** START **

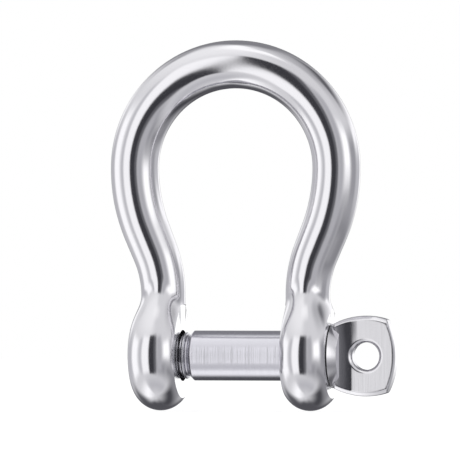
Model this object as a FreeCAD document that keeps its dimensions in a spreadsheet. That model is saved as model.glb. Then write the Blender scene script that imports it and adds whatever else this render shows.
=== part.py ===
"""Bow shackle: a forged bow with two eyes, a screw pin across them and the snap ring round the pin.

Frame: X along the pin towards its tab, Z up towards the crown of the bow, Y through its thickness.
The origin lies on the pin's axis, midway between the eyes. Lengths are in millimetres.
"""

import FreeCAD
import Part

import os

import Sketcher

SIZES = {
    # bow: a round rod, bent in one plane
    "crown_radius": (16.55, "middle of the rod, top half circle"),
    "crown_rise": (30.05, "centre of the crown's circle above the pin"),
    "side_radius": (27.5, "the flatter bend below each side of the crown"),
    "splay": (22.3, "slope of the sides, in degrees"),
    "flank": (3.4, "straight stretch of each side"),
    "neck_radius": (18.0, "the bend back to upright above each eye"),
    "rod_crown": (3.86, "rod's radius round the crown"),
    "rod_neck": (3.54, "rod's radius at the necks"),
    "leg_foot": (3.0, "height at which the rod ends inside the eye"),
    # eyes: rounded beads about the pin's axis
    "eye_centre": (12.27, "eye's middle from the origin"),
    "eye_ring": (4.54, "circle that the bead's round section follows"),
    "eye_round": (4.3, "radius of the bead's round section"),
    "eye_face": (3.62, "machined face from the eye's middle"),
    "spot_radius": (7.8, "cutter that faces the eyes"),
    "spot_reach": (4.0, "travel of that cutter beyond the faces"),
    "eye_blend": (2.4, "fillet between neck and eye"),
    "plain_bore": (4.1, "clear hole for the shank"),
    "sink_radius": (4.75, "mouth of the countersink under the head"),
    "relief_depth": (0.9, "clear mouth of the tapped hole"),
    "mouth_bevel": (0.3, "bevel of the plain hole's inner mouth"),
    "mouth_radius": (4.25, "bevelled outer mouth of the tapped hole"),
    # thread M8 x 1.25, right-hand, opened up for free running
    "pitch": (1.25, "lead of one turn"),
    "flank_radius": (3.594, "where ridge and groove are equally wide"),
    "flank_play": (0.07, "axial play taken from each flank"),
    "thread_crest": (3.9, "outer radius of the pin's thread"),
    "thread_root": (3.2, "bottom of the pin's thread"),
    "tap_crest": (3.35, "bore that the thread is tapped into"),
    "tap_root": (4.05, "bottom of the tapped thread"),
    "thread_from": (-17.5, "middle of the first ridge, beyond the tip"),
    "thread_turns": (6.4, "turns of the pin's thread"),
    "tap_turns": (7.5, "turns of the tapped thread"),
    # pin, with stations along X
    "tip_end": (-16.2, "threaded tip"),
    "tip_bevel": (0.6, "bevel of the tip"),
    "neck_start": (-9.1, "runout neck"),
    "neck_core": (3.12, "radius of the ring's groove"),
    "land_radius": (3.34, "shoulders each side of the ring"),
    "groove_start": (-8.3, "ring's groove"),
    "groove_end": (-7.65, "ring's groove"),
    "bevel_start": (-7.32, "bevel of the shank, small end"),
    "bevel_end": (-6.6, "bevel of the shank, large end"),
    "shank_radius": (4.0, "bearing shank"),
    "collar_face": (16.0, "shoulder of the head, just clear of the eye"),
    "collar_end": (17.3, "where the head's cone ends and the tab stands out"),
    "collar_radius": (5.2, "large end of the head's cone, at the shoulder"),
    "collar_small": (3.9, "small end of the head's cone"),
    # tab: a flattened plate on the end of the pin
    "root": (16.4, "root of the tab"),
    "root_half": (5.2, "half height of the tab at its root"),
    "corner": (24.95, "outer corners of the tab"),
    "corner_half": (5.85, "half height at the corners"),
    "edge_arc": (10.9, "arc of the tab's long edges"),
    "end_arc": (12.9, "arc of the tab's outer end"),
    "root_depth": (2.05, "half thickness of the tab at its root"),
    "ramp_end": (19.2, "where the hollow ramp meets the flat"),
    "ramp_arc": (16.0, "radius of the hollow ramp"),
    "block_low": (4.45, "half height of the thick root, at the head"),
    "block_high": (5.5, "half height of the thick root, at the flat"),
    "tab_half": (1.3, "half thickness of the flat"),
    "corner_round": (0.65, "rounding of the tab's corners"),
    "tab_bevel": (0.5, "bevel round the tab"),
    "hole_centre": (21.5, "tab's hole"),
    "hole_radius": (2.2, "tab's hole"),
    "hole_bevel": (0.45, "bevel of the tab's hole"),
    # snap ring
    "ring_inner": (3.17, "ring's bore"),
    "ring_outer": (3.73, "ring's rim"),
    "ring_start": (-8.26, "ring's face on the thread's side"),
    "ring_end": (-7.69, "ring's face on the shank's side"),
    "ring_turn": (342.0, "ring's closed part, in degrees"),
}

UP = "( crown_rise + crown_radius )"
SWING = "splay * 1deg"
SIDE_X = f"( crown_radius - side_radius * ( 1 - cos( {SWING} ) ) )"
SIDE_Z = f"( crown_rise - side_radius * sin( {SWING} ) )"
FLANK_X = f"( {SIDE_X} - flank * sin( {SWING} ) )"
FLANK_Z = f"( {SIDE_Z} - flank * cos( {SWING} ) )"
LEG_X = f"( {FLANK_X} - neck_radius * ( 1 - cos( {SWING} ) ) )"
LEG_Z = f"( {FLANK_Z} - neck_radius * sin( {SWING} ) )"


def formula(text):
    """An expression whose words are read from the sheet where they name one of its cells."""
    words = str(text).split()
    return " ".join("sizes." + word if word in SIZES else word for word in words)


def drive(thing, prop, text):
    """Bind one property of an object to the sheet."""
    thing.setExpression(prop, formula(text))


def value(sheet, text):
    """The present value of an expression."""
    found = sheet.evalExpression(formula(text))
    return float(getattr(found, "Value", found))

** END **

Looking at the data above, show all lines where the word "that" occurs.

Model this object as a FreeCAD document that keeps its dimensions in a spreadsheet. That model is saved as model.glb. Then write the Blender scene script that imports it and adds whatever else this render shows.
    "eye_ring": (4.54, "circle that the bead's round section follows"),
    "spot_radius": (7.8, "cutter that faces the eyes"),
    "spot_reach": (4.0, "travel of that cutter beyond the faces"),
    "tap_crest": (3.35, "bore that the thread is tapped into"),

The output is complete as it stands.